●若者放談(12)

 がんばれ!練習船 〜新造・豊潮丸〜 藤井直紀 2007年 1月 第69号


がんばれ、練習船
 海岸を研究するのにどうしても必要なのが「船」。最近では「リモートセンシング」といって人工衛星などから遠隔で観測する手法も確立されつつあるが、まだすべてが解るわけではない。やはり現場に行かなければならない訳だが、それにはどうしても脚がいる。海ではそれが船なのである。

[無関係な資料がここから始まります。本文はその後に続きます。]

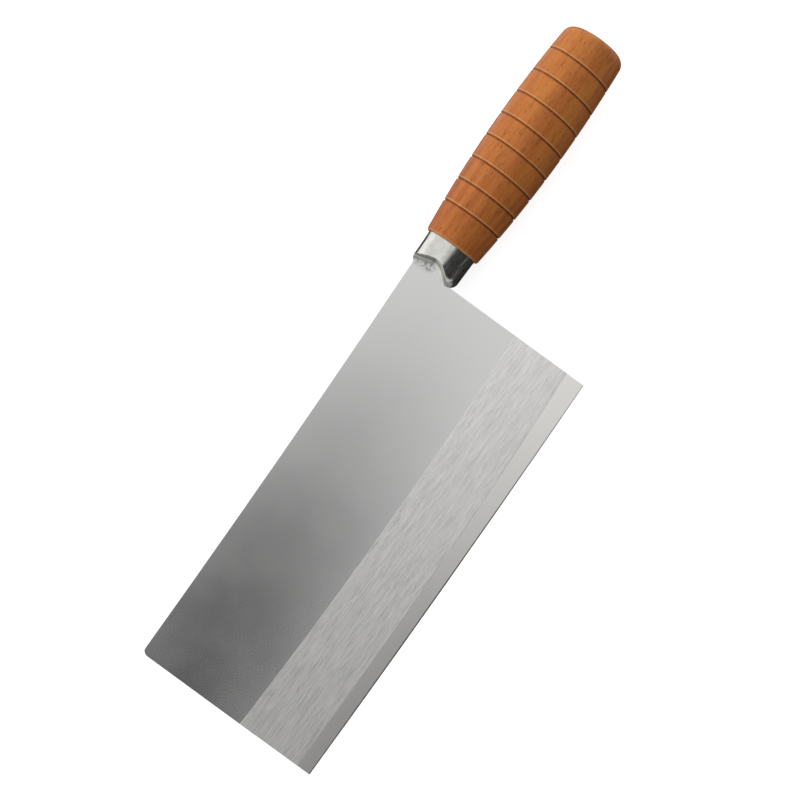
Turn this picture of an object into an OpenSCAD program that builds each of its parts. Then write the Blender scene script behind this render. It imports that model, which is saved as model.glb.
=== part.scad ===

私もしょっちゅう船に乗って海に出るが、今回は練習船のことを書いてみることにする。

 

水産系学生の試練!

 水産系の大学や高専出身者が必ずっていっていいほど体験するのが、練習船での航海だ。私も水産系大学校の出身なので練習船に乗って航海したことがある。初めて乗ったのは水産大学校の練習船「耕洋丸」(国際総トン数2300トン)である。大学校三年生の時だった。下関港を出港して東シナ海で漁業や海洋観測機器取り扱いを体験し、途中石垣島に寄港、そしてまた下関港に帰港という約二週間の航海だ。航海の学科ではなかったので、『体験航海』気分で楽しかった(当然、航海の学科だあれば厳しいはず…)のだが、問題は船酔いだ。外洋ともなれば瀬戸内海のように穏やかな海と言う訳ではないので、船酔いになる学生が続出する。我々の実習航海中荒れることはなかったと記憶しているが、流の強い黒潮を横切る際にはどうしても揺れる。それでもたいていの学生は二、三日も揺られれば慣れてくる。酔わなくなれば「講義」以外の時間は楽しい。鯨が泳いでいるのを見たり、トロール漁で上がってくる魚やイカを調理してみたり。沿岸域しか知らない私には「陸が見えない」というのがすごく新鮮だった。

 水産大学校を卒業後、広島大学大学院に進学したが、ここでも練習船に乗ることになった。それは広島大学が所有する練習船「豊潮丸」(国際総トン数370トン)だ。昭和53年に造られた船で、私とは一歳違い。古い船だった。階段が急で何度滑り落ちたことか…。それにあちらこちらにガタがきている。某国の不審船ほどではないがホントぼろい船だった。それでも在学中、年に一度は乗船していたし、この船だ瀬戸内海をほぼ全域航海していることもあって親しみを持っている。今でも松山からフェリーで帰る際には、呉基地に豊潮丸がいるかどうか、確認してしまう。
 
四代目「豊潮丸」
 豊潮丸は結構研究者の中では親しみがある船だ。私の所属する研究センターでも乗船経験がある人が数人おり、中には二代目(私が乗船していた船より一代前)豊潮丸に乗ったぞ、という年配研究者もいる。また、広島大学出身のサックス奏者坂田明氏は「豊潮丸」という曲を作曲している。それほど乗船者に印象を残す船である。

 その豊潮丸が昨年末新造された。四代目豊潮丸である。つい先日、松山に入港したので見に行ってきた。機器もたくさん積んであり、実験室もきれいになった。瀬戸内海で使うかなぁと思うような装備も。まあ、研究の海域が広がるかもしれない。

 新豊潮丸も呉港を母港にしているので、大和ミュージアムなどに行った際にはご覧頂きたい。但し、年の半分以上調査航海やメンテナンスに出ているのでいない…こともある。
 
練習船の未来は… 
 実は日本の練習船・研究船・調査船は苦境に立たされている。なんといってもお金がかかるからだ。船は動かさなくてもお金はかかる。どの船もそれだけの貢献はしているとは思うが、一般の目に着くことが少ないため、理解がなかなか得られないのが現状だ。中には歳がきている船もあり、豊潮丸同様新造したいところがあるだろうが、なかなか認められない。南極観測船(自衛隊砕氷艦)「しらせ」新造だったやっとこさ…という感じだ。無駄な公共工事をするぐらいなら船を造って…と言いたいところだが、関係者だから言えることだと思われたらそれまでだ(苦笑)。